Below is a listing. Quote from it, exactly, the lines from the one containing "bpy.data.objects.remove(obj)" down to the one containing "CAMERA_DISTANCE = 1.8", both ends included, and nothing else.

→ **DATASET RECORDS**
──────────

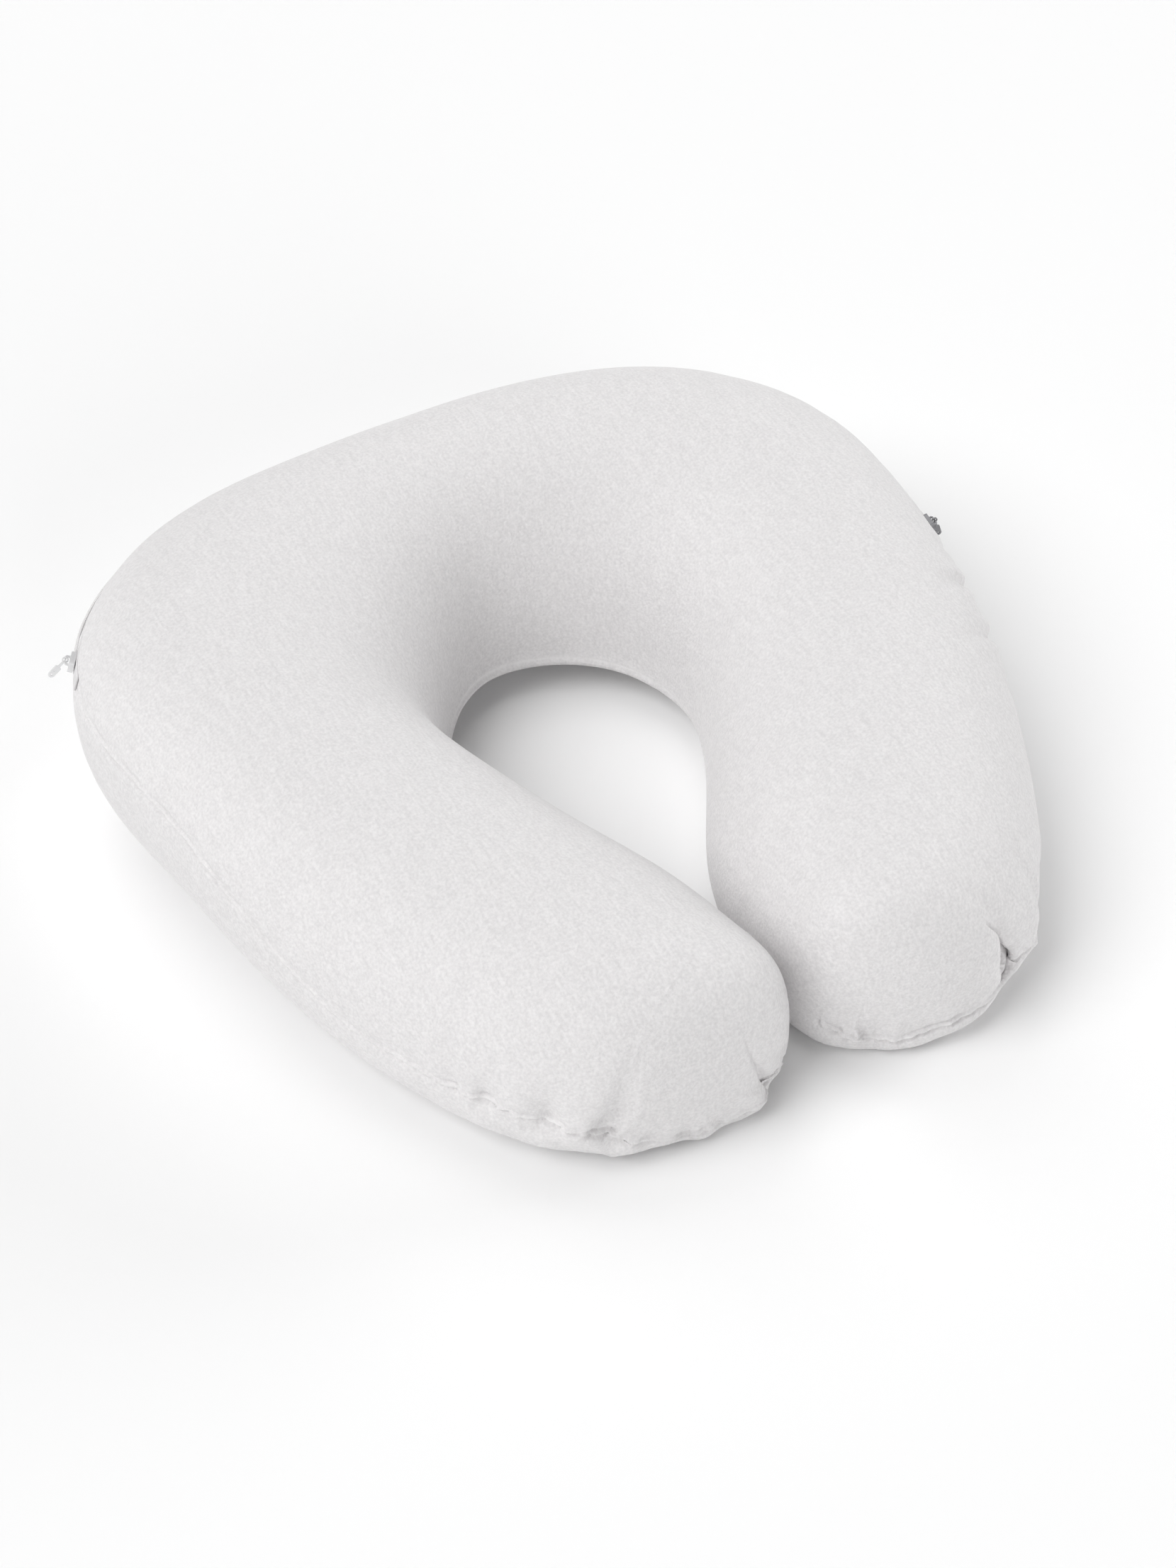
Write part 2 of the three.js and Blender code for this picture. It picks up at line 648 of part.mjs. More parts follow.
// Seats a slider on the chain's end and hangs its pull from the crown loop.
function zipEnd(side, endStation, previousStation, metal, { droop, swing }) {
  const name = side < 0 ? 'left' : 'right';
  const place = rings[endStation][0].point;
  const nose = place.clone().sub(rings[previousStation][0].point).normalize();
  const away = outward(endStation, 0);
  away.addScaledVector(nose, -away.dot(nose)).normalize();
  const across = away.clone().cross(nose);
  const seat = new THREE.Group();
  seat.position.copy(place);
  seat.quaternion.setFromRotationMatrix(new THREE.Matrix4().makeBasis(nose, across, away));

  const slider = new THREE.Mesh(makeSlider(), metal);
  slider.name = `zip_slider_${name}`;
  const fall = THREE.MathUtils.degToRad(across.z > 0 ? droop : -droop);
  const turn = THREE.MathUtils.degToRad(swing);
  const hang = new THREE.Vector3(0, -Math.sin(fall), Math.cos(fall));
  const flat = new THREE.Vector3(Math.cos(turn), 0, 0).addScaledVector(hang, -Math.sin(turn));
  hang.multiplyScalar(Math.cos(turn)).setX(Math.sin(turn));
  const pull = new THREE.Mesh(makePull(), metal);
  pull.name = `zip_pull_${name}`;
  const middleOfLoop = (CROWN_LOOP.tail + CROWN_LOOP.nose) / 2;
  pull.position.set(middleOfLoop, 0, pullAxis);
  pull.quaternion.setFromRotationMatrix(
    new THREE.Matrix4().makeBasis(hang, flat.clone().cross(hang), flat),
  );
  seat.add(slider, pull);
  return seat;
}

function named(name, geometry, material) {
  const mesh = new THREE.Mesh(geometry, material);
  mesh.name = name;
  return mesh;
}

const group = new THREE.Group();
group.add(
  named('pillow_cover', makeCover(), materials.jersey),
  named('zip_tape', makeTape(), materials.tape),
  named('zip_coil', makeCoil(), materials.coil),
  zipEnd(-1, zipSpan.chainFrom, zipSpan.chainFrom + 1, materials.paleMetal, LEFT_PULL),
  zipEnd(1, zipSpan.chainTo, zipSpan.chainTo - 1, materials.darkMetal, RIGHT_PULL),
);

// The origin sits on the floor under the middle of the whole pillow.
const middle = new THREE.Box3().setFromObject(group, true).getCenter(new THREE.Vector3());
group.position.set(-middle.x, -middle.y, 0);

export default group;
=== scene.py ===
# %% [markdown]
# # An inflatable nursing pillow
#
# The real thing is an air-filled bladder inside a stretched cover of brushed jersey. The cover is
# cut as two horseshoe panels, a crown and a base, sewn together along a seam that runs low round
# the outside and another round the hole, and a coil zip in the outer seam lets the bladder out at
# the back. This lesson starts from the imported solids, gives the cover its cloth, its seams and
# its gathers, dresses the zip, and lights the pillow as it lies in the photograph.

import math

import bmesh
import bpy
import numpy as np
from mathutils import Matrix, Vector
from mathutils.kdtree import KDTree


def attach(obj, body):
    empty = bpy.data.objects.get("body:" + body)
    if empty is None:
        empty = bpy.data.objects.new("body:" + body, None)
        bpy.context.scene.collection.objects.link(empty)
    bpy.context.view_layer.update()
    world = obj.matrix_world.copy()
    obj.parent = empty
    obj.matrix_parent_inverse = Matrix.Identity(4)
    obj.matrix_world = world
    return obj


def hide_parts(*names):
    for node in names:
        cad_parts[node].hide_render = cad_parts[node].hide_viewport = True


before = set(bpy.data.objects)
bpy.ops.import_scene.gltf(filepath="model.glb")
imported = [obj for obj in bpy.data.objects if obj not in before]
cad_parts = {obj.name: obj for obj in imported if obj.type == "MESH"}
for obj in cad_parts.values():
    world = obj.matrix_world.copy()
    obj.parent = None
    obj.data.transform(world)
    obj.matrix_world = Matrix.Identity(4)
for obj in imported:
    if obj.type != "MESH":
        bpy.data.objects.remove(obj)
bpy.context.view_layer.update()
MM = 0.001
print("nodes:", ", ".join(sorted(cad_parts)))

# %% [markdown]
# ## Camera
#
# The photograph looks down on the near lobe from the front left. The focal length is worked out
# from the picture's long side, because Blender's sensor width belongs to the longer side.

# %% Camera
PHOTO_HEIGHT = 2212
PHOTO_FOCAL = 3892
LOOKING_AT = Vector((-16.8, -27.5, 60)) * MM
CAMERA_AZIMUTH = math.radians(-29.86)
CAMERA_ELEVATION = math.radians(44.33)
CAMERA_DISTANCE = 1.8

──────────

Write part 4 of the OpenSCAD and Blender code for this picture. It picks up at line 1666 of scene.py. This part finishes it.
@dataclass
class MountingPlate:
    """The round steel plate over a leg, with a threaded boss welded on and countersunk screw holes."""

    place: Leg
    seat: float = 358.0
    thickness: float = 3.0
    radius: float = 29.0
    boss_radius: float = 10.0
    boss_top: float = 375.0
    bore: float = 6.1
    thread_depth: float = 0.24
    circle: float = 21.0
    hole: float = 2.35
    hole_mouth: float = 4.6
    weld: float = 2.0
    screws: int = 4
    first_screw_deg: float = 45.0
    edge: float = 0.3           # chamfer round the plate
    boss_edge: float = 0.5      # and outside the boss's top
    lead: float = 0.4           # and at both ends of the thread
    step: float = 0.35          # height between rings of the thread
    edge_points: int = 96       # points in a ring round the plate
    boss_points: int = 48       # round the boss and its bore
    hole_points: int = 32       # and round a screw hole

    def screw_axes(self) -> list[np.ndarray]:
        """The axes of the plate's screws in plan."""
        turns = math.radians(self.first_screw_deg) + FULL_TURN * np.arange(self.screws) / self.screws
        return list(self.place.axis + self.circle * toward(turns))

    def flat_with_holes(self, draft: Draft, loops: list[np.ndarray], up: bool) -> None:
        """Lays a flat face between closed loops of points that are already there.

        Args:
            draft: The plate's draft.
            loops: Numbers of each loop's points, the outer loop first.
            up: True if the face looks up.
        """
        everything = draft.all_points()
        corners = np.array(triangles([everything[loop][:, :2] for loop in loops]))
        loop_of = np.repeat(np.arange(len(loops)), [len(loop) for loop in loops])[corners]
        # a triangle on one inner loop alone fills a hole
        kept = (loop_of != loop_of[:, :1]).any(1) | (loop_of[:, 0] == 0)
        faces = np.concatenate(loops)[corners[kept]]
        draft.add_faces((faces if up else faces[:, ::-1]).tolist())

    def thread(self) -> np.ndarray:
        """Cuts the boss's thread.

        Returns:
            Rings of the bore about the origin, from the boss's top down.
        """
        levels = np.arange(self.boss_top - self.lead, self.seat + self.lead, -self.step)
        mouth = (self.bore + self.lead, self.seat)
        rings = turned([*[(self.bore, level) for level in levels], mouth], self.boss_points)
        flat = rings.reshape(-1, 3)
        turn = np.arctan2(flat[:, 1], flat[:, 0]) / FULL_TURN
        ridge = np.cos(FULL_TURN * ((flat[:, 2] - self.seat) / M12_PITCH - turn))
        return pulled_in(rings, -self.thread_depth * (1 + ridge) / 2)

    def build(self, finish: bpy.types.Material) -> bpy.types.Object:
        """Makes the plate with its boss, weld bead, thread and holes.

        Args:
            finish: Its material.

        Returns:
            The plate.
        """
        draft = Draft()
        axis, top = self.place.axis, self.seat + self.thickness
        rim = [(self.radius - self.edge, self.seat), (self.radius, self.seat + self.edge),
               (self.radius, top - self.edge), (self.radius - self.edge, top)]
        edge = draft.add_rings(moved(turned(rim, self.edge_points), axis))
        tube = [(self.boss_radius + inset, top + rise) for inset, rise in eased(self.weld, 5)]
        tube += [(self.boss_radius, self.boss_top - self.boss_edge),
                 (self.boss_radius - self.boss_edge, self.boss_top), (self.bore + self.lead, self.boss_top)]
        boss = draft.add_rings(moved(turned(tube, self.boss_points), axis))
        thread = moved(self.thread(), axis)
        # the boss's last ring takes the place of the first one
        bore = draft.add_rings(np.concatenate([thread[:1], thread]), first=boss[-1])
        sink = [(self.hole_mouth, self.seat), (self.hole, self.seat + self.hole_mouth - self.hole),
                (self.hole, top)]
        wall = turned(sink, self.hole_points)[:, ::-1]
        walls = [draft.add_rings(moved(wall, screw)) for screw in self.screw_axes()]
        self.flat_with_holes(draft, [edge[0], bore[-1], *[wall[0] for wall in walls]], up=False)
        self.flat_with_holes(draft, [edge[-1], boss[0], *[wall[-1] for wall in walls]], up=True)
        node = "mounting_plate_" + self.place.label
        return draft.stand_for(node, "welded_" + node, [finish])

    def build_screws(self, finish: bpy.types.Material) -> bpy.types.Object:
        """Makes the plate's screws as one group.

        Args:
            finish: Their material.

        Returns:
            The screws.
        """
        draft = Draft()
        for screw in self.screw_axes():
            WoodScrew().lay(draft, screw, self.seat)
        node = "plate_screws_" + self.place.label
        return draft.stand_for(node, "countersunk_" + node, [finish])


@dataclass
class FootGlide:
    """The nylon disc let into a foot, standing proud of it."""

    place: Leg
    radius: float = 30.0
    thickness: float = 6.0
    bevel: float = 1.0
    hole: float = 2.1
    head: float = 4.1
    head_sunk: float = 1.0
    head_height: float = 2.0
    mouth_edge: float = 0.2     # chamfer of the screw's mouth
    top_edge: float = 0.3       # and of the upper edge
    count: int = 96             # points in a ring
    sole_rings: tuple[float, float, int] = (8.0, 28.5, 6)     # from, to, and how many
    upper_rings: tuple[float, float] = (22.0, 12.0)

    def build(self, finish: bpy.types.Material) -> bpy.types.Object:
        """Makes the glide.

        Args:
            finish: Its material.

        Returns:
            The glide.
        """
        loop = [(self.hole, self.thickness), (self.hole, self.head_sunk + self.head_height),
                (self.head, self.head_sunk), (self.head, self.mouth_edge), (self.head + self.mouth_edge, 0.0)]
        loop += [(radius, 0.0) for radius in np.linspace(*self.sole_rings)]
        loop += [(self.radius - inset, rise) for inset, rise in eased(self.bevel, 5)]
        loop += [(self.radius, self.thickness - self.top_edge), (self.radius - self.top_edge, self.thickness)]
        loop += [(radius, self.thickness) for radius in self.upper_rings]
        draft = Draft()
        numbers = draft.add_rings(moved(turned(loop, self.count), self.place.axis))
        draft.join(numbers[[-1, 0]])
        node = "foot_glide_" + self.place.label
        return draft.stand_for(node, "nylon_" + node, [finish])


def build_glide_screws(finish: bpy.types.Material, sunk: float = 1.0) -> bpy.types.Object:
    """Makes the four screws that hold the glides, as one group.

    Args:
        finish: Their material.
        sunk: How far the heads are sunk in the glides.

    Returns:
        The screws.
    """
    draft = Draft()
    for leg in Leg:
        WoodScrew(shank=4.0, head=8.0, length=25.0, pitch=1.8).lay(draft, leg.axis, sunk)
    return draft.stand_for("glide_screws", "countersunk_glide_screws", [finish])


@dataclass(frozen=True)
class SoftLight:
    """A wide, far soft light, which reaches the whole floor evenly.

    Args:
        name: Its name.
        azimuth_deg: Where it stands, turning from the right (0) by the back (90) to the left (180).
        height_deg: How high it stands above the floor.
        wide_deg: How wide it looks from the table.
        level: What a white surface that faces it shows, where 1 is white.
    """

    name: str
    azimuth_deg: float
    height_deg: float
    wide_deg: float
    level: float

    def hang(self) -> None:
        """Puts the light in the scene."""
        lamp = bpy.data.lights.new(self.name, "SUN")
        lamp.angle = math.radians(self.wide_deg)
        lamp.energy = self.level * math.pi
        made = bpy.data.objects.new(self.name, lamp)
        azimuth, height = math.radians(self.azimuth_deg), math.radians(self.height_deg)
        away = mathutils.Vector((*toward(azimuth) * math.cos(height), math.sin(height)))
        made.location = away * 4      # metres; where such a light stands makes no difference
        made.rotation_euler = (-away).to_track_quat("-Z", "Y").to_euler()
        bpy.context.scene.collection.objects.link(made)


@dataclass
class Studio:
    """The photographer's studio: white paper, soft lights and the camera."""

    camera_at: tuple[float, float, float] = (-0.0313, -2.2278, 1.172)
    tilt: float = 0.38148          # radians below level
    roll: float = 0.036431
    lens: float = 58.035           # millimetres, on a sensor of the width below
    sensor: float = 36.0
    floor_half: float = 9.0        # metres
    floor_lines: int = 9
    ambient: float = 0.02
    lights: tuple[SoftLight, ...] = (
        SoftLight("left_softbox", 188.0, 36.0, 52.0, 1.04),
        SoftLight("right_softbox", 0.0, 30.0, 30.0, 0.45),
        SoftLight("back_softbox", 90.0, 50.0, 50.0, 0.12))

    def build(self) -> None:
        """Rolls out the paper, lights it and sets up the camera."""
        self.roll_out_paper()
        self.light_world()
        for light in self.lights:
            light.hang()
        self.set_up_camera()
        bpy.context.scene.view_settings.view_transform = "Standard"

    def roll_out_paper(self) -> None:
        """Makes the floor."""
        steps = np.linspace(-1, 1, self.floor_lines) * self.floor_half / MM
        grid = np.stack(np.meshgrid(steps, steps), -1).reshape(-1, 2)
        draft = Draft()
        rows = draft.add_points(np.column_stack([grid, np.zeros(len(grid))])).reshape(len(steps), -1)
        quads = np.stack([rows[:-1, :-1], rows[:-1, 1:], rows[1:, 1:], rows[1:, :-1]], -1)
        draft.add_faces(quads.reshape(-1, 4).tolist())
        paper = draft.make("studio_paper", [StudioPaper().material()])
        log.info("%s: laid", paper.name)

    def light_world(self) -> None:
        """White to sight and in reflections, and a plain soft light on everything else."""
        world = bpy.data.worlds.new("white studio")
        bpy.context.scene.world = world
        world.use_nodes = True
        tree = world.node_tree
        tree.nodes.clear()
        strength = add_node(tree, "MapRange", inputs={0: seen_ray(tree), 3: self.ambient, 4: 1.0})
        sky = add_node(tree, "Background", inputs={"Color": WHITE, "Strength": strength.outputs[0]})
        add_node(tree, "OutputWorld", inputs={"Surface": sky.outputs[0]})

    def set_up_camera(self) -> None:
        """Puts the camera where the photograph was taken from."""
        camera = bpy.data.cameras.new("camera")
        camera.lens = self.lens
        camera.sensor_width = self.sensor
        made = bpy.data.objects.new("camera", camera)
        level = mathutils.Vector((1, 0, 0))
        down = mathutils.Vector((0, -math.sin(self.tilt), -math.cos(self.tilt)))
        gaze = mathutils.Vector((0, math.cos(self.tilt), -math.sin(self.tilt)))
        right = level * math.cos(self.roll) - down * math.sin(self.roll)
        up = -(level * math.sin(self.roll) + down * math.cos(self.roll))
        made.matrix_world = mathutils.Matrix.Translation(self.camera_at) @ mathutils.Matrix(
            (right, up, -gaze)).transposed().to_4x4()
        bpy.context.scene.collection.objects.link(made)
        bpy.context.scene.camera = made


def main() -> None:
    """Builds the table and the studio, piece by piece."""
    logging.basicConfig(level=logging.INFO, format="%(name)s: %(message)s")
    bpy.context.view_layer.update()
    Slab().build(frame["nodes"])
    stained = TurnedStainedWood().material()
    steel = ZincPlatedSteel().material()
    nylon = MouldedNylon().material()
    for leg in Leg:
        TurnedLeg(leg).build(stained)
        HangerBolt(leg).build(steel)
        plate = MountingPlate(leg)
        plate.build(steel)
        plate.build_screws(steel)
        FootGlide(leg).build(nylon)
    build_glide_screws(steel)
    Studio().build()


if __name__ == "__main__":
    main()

──────────

→ **TASK RESPONSE**
        bpy.data.objects.remove(obj)
bpy.context.view_layer.update()
MM = 0.001
print("nodes:", ", ".join(sorted(cad_parts)))

# %% [markdown]
# ## Camera
#
# The photograph looks down on the near lobe from the front left. The focal length is worked out
# from the picture's long side, because Blender's sensor width belongs to the longer side.

# %% Camera
PHOTO_HEIGHT = 2212
PHOTO_FOCAL = 3892
LOOKING_AT = Vector((-16.8, -27.5, 60)) * MM
CAMERA_AZIMUTH = math.radians(-29.86)
CAMERA_ELEVATION = math.radians(44.33)
CAMERA_DISTANCE = 1.8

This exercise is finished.